A Reuters poll of 20 top bond dealers on Friday showed 10 believing the Fed will raise rates in December as well as November, up from six in an October survey.

That would take the fed funds rate to 2.25 percent by year end. The FOMC has raised the rate three times since June from a low of 1.0 percent.

Deferred Eurodollar futures sustained bigger losses as traders anticipated more Fed rate increases in 2005. Eurodollars imply a fed funds rate near 2.55 percent by the end of March.

The U.S. economy added 337,000 non-farm payroll jobs in October, the Labor Department said, compared with the median Wall Street forecast of 169,000. Payroll growth for September was revised up to 139,000 from the initial 96,000, and August was also revised higher, to 198,000 from 128,000.
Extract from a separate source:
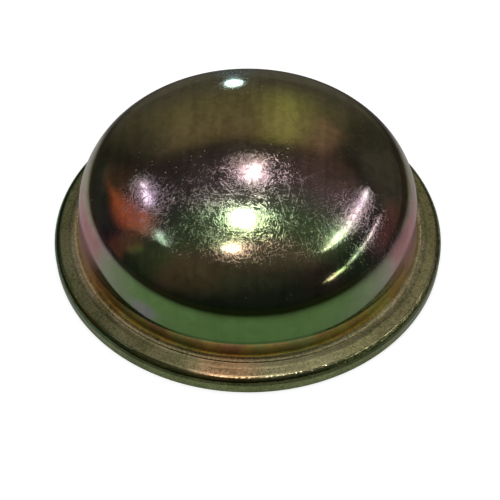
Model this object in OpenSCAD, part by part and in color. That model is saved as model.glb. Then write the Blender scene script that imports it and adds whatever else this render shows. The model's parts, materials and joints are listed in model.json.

The U.S. jobless rate rose to 5.5 percent after two months at 5.4 percent, suggesting discouraged job seekers might be starting to look for work again. The pool of available workers rose by 4.4 percent in October.

Some of October's outsized payrolls growth was attributed to hurricane-related cleanup in the Southeast. Construction jobs jumped by 71,000 on the month while manufacturing employment slipped for a second month.

"Even extracting effects from the hurricanes, I think this is an economic expansion and it's here to stay," said Anthony Chan, senior economist at J.P. Morgan Fleming Asset Management, Columbus, Ohio.

Further out on the yield curve, the biggest job gains since March pushed Treasury futures down sharply.

"A lot of bond investors were skeptical that we would see strong job growth," said Gary Thayer, chief economist at A. G. Edwards & Sons, St. Louis.

The jobs numbers will support consumer spending going into the holiday shopping season, he said.

Losses in futures were exaggerated by chart-driven long liquidation in markets such as 10-year notes, where speculators such as hedge funds hold huge long positions.

As of Tuesday speculators were long a net 101,527 contracts in Chicago Board of Trade 10-year notes, down 23,940 contracts on the week but one of the highest levels ever, the Commodity Futures Trading Commission said in a weekly report.